### DIRECTIVE
Every entry here needs to be repeated exactly.

### DATASET RECORDS

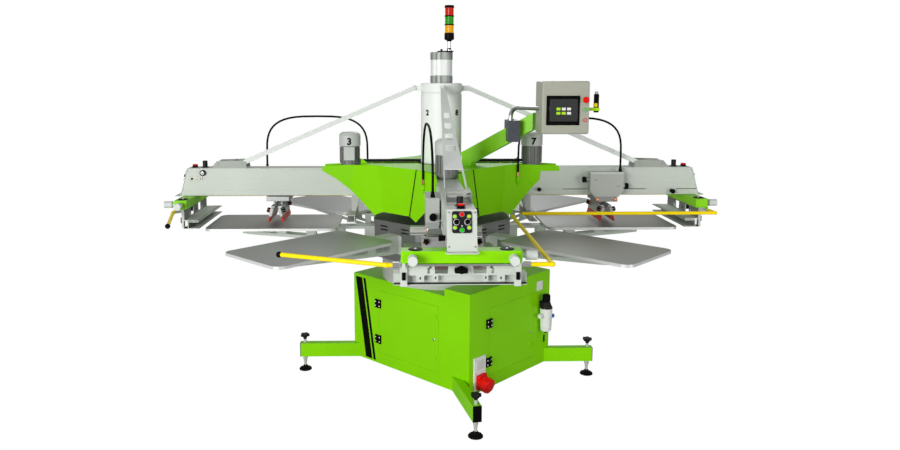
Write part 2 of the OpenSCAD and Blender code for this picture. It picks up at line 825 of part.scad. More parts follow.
bracket_l = 181;
module strut_bracket() {
    half = strut_half_low + 1.5;
    rise = strut_foot_z - beam_top;
    color(colour_pale) translate([strut_foot_x, 0, beam_top]) {
        for (side = [-1, 1]) across(side > 0 ? half : -half - strut_t, side > 0 ? half + strut_t : -half)
            polygon([[-36, 0], [bracket_l, 0], [bracket_l, 16], [bracket_l - 27, rise + 17],
                [0, rise + 21], [-30, rise + 11]]);
        box_at([34, -half, 0], [bracket_l, half, strut_t]);
        box_at([54, -half, rise + 13], [bracket_l - 37, half, rise + 13 + strut_t]);
        for (x = [0, bracket_l - 31]) translate([x, half + 8, rise]) rotate([90, 0, 0])
            cylinder(r = strut_pin_r, h = 2 * half + 16);
    }
}

module strut_brackets() {
    every_head() strut_bracket();
}

// Drive motor standing on its beam: flange, finned body, terminal box, fan cowl
module drive_motor() {
    r = motor_d / 2;
    body = 0.5 * motor_h;
    translate([motor_r, 0, beam_top]) {
        cylinder(r = r - 14, h = 26);
        translate([0, 0, 10]) cylinder(r = beam_w / 2 - 3, h = 8);
        translate([0, 0, 26]) cylinder(r = r - 10, h = body);
        for (a = [-160 : 20 : 160]) rotate([0, 0, a]) box_at([r - 14, -1.5, 30], [r - 2, 1.5, 20 + body]);
        translate([0, 0, 26 + body]) rotate_extrude() polygon([[0, 0], [r, 0],
            [r, motor_h - body - 46], [r - 8, motor_h - body - 32], [r - 24, motor_h - body - 26],
            [0, motor_h - body - 26]]);
        box_at([-34, r - 12, 52], [34, r + 14, 46 + 0.8 * body]);
    }
}

module drive_motors() {
    color(colour_grey) every_head() drive_motor();
}

// Ribbed conduits from the column to the motors
module motor_conduits() {
    start = shell_r + slip;
    run = motor_r - motor_d / 2 + 10 - slip - start;
    count = floor(run / 16);
    pitch = run / count;
    r = conduit_d / 2;
    color(colour_grey) every_head() translate([start, 0, beam_top + 43]) rotate([0, 90, 0])
        rotate_extrude($fn = 24) polygon(concat([[r - 4, run], [r - 4, 0]],
            [for (k = [0 : count - 1]) each [[r - 1.5, k * pitch], [r - 1.5, (k + 0.3) * pitch],
                [r, (k + 0.45) * pitch], [r, (k + 0.85) * pitch]]], [[r - 1.5, run]]));
}

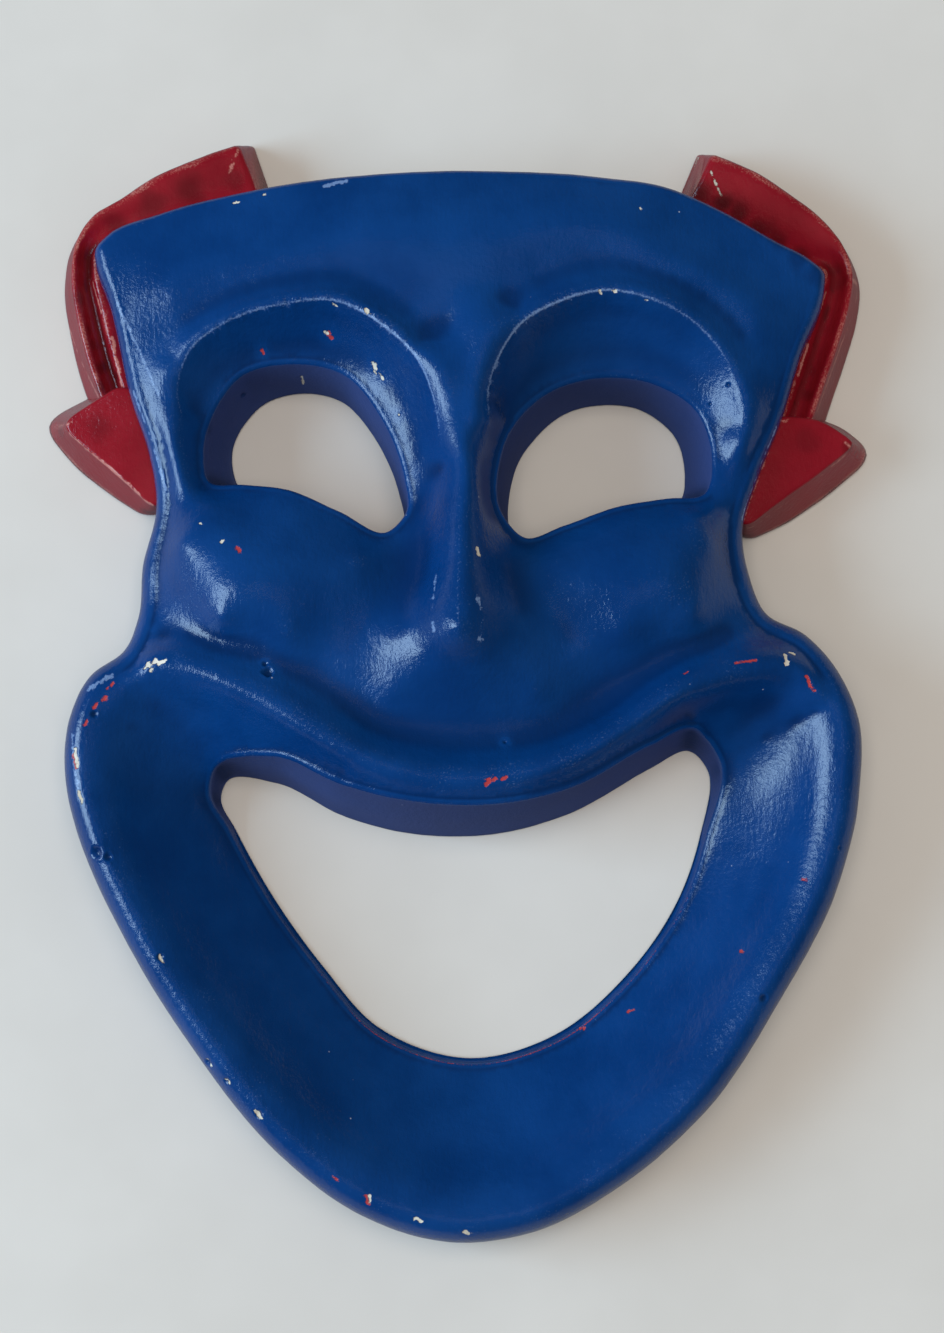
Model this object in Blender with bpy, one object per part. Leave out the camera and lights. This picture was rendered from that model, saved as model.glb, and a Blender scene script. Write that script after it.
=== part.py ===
"""A laughing comedy mask cast in one piece, with a ribbon at each side of its forehead.

It lies on its flat back: +X is the viewer's right, +Y the forehead, +Z the front. Lengths are in metres.
Plan positions of the carving are in hundredths of MASK_LENGTH, from a point between nose and mouth, and its
heights in hundredths of RELIEF_DEPTH. Widths of edges, ribbons and fits are real sizes of their own.
"""

import bmesh
import bpy
import numpy as np
from mathutils.geometry import delaunay_2d_cdt

# Driving sizes
MASK_LENGTH = 0.230
RELIEF_DEPTH = 0.043
OUTER_DRAFT = 0.0012
EDGE_STEEPNESS = 1.6
HOLE_EDGE_RADIUS = 0.0014
RIBBON_HEIGHT = 0.0132
RIBBON_DRAFT = 0.0032
RIBBON_END_LEAN = 0.0037
RIBBON_LIFT = 0.0010
RIBBON_RIM = 0.0012
RIBBON_CHANNEL_DEPTH = 0.0030
RIBBON_EMBED = 0.0030
TAIL_EDGE = 0.0009
TAIL_CORNER = 0.0014
LEAST_SLOPE_WIDTH = 0.0045
NOSE_CLEARANCE = 0.0110
CARVING_STEP = 0.0030
LEAST_LINE_GAP = 0.0009
PARTNER_REACH = 0.0022
EDGE_CLEARANCE = 0.0028
ROLL_CLEARANCE = 0.0070
FACET = 0.0031
RIBBON_STEP = 0.0040
SMOOTHING_STEPS = 24
SHEET_STIFFNESS = 2e-5
EDGE_TURNS = [0, 50, 90]
# Shares of the facet's size that crease points and grid points keep from the points before them
CREASE_CLEARANCE = 0.5
GRID_CLEARANCE = 0.62

BLUE = (0.012, 0.060, 0.235, 1.0)
PAINT_ROUGHNESS = 0.32

# The outline's edge, clockwise from the left corner of the forehead: x, y, height, radius in millimetres
OUTLINE = [
    (-34.9, 36.4, 50, 3.0), (-35.0, 37.9, 50, 2.6), (-33.9, 39.2, 50, 2.3), (-28.9, 41.2, 52, 2.1),
    (-20.7, 43.0, 57, 2.0), (-10.4, 44.2, 62, 2.0), (0.7, 44.5, 64, 2.0), (11.9, 44.0, 62, 2.0),
    (17.6, 43.3, 60, 2.0), (22.7, 41.3, 57, 2.0), (28.2, 38.4, 53, 2.0), (31.4, 36.8, 51, 2.2),
    (32.7, 35.6, 50, 2.4), (32.7, 34.1, 49, 2.6), (30.3, 27.6, 48, 2.6), (28.5, 21.8, 45, 2.6),
    (26.4, 16.6, 45, 3.0), (24.9, 11.5, 45, 3.4), (25.4, 7.6, 47, 4.0), (26.9, 3.8, 50, 4.0),
    (30.3, 1.8, 54, 4.2), (33.0, -1.5, 58, 4.5), (34.8, -5.9, 60, 4.8), (34.8, -12.7, 58, 5.0),
    (32.6, -21.4, 56, 5.0), (27.1, -31.6, 54, 5.0), (21.4, -40.0, 53, 5.0), (13.2, -47.2, 52, 5.0),
    (4.9, -51.4, 51, 5.0), (-2.2, -52.1, 51, 5.0), (-9.6, -49.9, 51, 5.0), (-16.9, -44.7, 52, 5.0),
    (-24.4, -35.9, 53, 5.0), (-31.3, -25.1, 55, 5.0), (-35.0, -17.3, 57, 5.0), (-36.6, -11.3, 58, 5.0),
    (-36.3, -6.1, 60, 4.8), (-34.5, -2.1, 59, 4.5), (-31.4, 0.5, 55, 4.2), (-30.5, 3.5, 48, 4.0),
    (-30.2, 8.5, 46, 4.0), (-29.0, 13.9, 47, 3.2), (-29.9, 19.3, 48, 3.0), (-31.3, 23.4, 49, 3.0),
    (-33.8, 33.3, 50, 3.0),
]

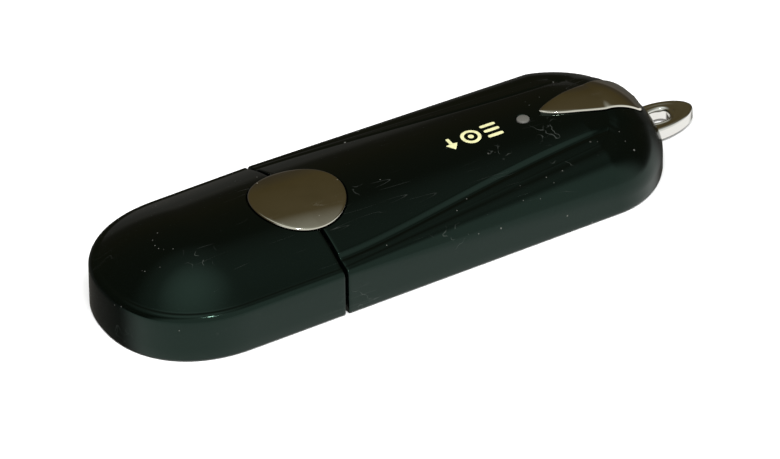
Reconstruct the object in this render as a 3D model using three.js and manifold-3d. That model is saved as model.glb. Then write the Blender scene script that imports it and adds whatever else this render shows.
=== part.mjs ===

### SOLUTION FOR THIS EXERCISE
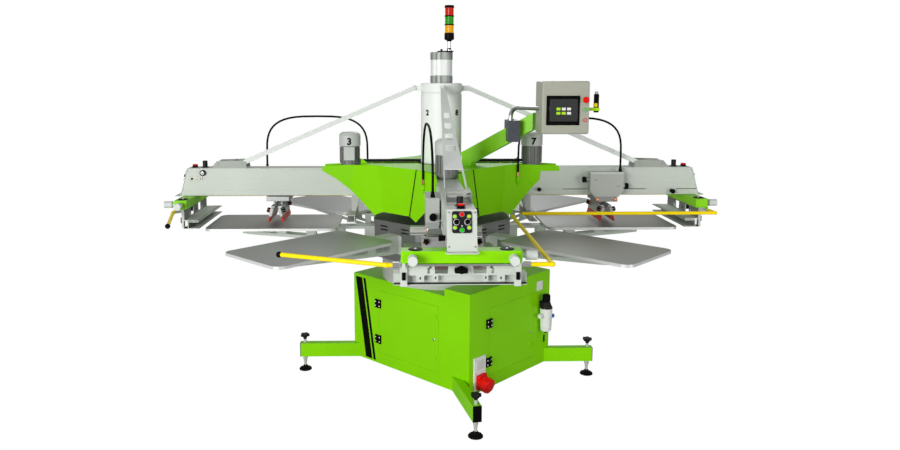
Write part 2 of the OpenSCAD and Blender code for this picture. It picks up at line 825 of part.scad. More parts follow.
bracket_l = 181;
module strut_bracket() {
    half = strut_half_low + 1.5;
    rise = strut_foot_z - beam_top;
    color(colour_pale) translate([strut_foot_x, 0, beam_top]) {
        for (side = [-1, 1]) across(side > 0 ? half : -half - strut_t, side > 0 ? half + strut_t : -half)
            polygon([[-36, 0], [bracket_l, 0], [bracket_l, 16], [bracket_l - 27, rise + 17],
                [0, rise + 21], [-30, rise + 11]]);
        box_at([34, -half, 0], [bracket_l, half, strut_t]);
        box_at([54, -half, rise + 13], [bracket_l - 37, half, rise + 13 + strut_t]);
        for (x = [0, bracket_l - 31]) translate([x, half + 8, rise]) rotate([90, 0, 0])
            cylinder(r = strut_pin_r, h = 2 * half + 16);
    }
}

module strut_brackets() {
    every_head() strut_bracket();
}

// Drive motor standing on its beam: flange, finned body, terminal box, fan cowl
module drive_motor() {
    r = motor_d / 2;
    body = 0.5 * motor_h;
    translate([motor_r, 0, beam_top]) {
        cylinder(r = r - 14, h = 26);
        translate([0, 0, 10]) cylinder(r = beam_w / 2 - 3, h = 8);
        translate([0, 0, 26]) cylinder(r = r - 10, h = body);
        for (a = [-160 : 20 : 160]) rotate([0, 0, a]) box_at([r - 14, -1.5, 30], [r - 2, 1.5, 20 + body]);
        translate([0, 0, 26 + body]) rotate_extrude() polygon([[0, 0], [r, 0],
            [r, motor_h - body - 46], [r - 8, motor_h - body - 32], [r - 24, motor_h - body - 26],
            [0, motor_h - body - 26]]);
        box_at([-34, r - 12, 52], [34, r + 14, 46 + 0.8 * body]);
    }
}

module drive_motors() {
    color(colour_grey) every_head() drive_motor();
}

// Ribbed conduits from the column to the motors
module motor_conduits() {
    start = shell_r + slip;
    run = motor_r - motor_d / 2 + 10 - slip - start;
    count = floor(run / 16);
    pitch = run / count;
    r = conduit_d / 2;
    color(colour_grey) every_head() translate([start, 0, beam_top + 43]) rotate([0, 90, 0])
        rotate_extrude($fn = 24) polygon(concat([[r - 4, run], [r - 4, 0]],
            [for (k = [0 : count - 1]) each [[r - 1.5, k * pitch], [r - 1.5, (k + 0.3) * pitch],
                [r, (k + 0.45) * pitch], [r, (k + 0.85) * pitch]]], [[r - 1.5, run]]));
}

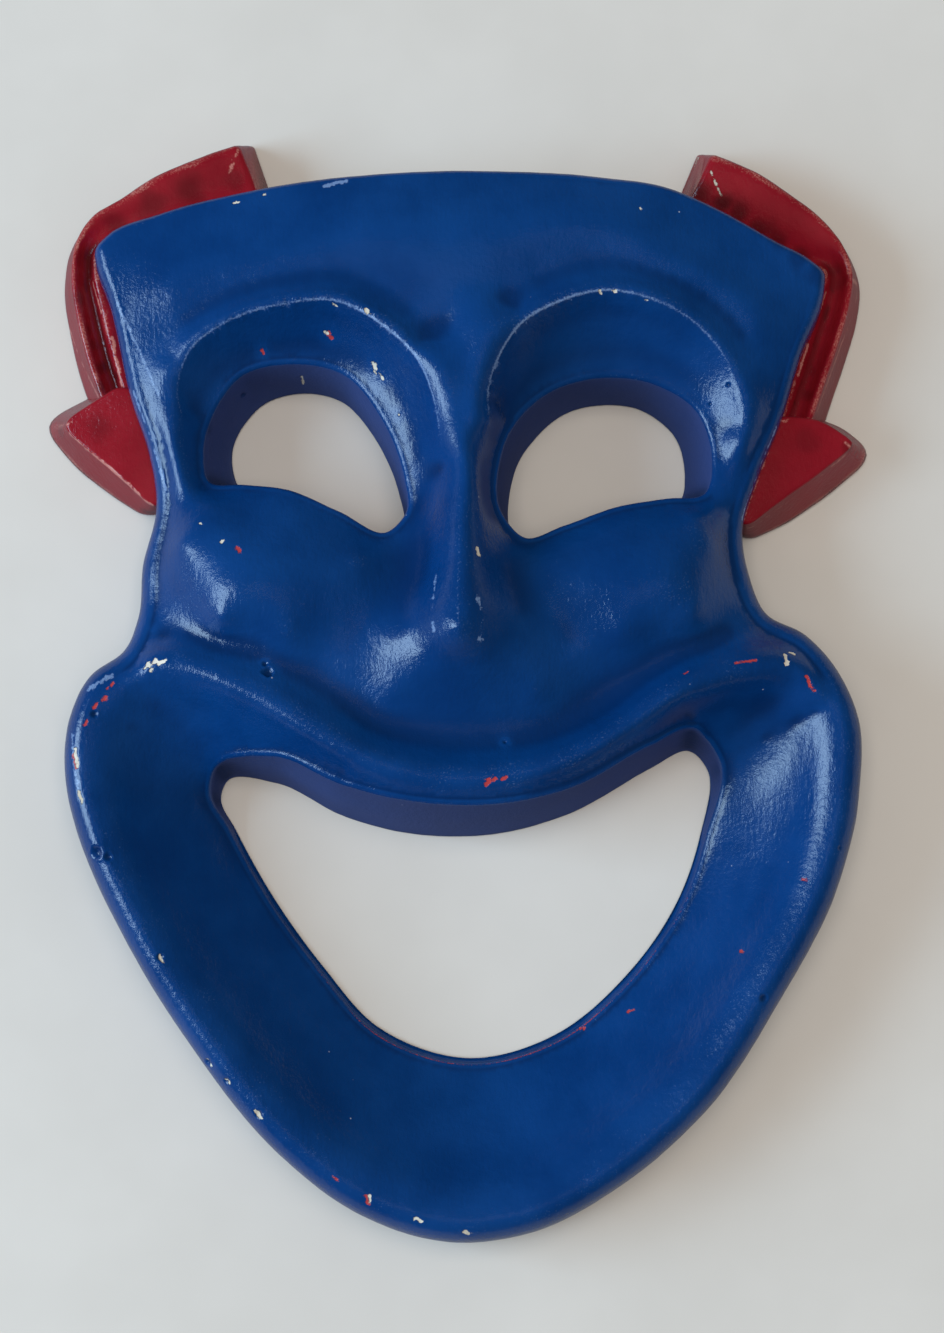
Model this object in Blender with bpy, one object per part. Leave out the camera and lights. This picture was rendered from that model, saved as model.glb, and a Blender scene script. Write that script after it.
=== part.py ===
"""A laughing comedy mask cast in one piece, with a ribbon at each side of its forehead.

It lies on its flat back: +X is the viewer's right, +Y the forehead, +Z the front. Lengths are in metres.
Plan positions of the carving are in hundredths of MASK_LENGTH, from a point between nose and mouth, and its
heights in hundredths of RELIEF_DEPTH. Widths of edges, ribbons and fits are real sizes of their own.
"""

import bmesh
import bpy
import numpy as np
from mathutils.geometry import delaunay_2d_cdt

# Driving sizes
MASK_LENGTH = 0.230
RELIEF_DEPTH = 0.043
OUTER_DRAFT = 0.0012
EDGE_STEEPNESS = 1.6
HOLE_EDGE_RADIUS = 0.0014
RIBBON_HEIGHT = 0.0132
RIBBON_DRAFT = 0.0032
RIBBON_END_LEAN = 0.0037
RIBBON_LIFT = 0.0010
RIBBON_RIM = 0.0012
RIBBON_CHANNEL_DEPTH = 0.0030
RIBBON_EMBED = 0.0030
TAIL_EDGE = 0.0009
TAIL_CORNER = 0.0014
LEAST_SLOPE_WIDTH = 0.0045
NOSE_CLEARANCE = 0.0110
CARVING_STEP = 0.0030
LEAST_LINE_GAP = 0.0009
PARTNER_REACH = 0.0022
EDGE_CLEARANCE = 0.0028
ROLL_CLEARANCE = 0.0070
FACET = 0.0031
RIBBON_STEP = 0.0040
SMOOTHING_STEPS = 24
SHEET_STIFFNESS = 2e-5
EDGE_TURNS = [0, 50, 90]
# Shares of the facet's size that crease points and grid points keep from the points before them
CREASE_CLEARANCE = 0.5
GRID_CLEARANCE = 0.62

BLUE = (0.012, 0.060, 0.235, 1.0)
PAINT_ROUGHNESS = 0.32

# The outline's edge, clockwise from the left corner of the forehead: x, y, height, radius in millimetres
OUTLINE = [
    (-34.9, 36.4, 50, 3.0), (-35.0, 37.9, 50, 2.6), (-33.9, 39.2, 50, 2.3), (-28.9, 41.2, 52, 2.1),
    (-20.7, 43.0, 57, 2.0), (-10.4, 44.2, 62, 2.0), (0.7, 44.5, 64, 2.0), (11.9, 44.0, 62, 2.0),
    (17.6, 43.3, 60, 2.0), (22.7, 41.3, 57, 2.0), (28.2, 38.4, 53, 2.0), (31.4, 36.8, 51, 2.2),
    (32.7, 35.6, 50, 2.4), (32.7, 34.1, 49, 2.6), (30.3, 27.6, 48, 2.6), (28.5, 21.8, 45, 2.6),
    (26.4, 16.6, 45, 3.0), (24.9, 11.5, 45, 3.4), (25.4, 7.6, 47, 4.0), (26.9, 3.8, 50, 4.0),
    (30.3, 1.8, 54, 4.2), (33.0, -1.5, 58, 4.5), (34.8, -5.9, 60, 4.8), (34.8, -12.7, 58, 5.0),
    (32.6, -21.4, 56, 5.0), (27.1, -31.6, 54, 5.0), (21.4, -40.0, 53, 5.0), (13.2, -47.2, 52, 5.0),
    (4.9, -51.4, 51, 5.0), (-2.2, -52.1, 51, 5.0), (-9.6, -49.9, 51, 5.0), (-16.9, -44.7, 52, 5.0),
    (-24.4, -35.9, 53, 5.0), (-31.3, -25.1, 55, 5.0), (-35.0, -17.3, 57, 5.0), (-36.6, -11.3, 58, 5.0),
    (-36.3, -6.1, 60, 4.8), (-34.5, -2.1, 59, 4.5), (-31.4, 0.5, 55, 4.2), (-30.5, 3.5, 48, 4.0),
    (-30.2, 8.5, 46, 4.0), (-29.0, 13.9, 47, 3.2), (-29.9, 19.3, 48, 3.0), (-31.3, 23.4, 49, 3.0),
    (-33.8, 33.3, 50, 3.0),
]

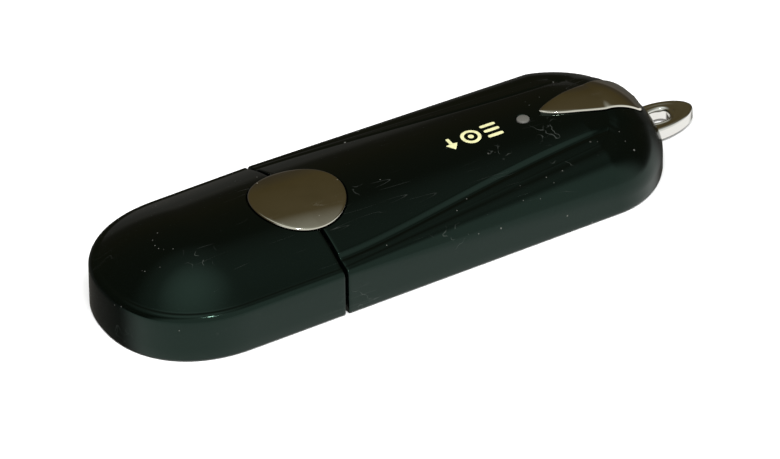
Reconstruct the object in this render as a 3D model using three.js and manifold-3d. That model is saved as model.glb. Then write the Blender scene script that imports it and adds whatever else this render shows.
=== part.mjs ===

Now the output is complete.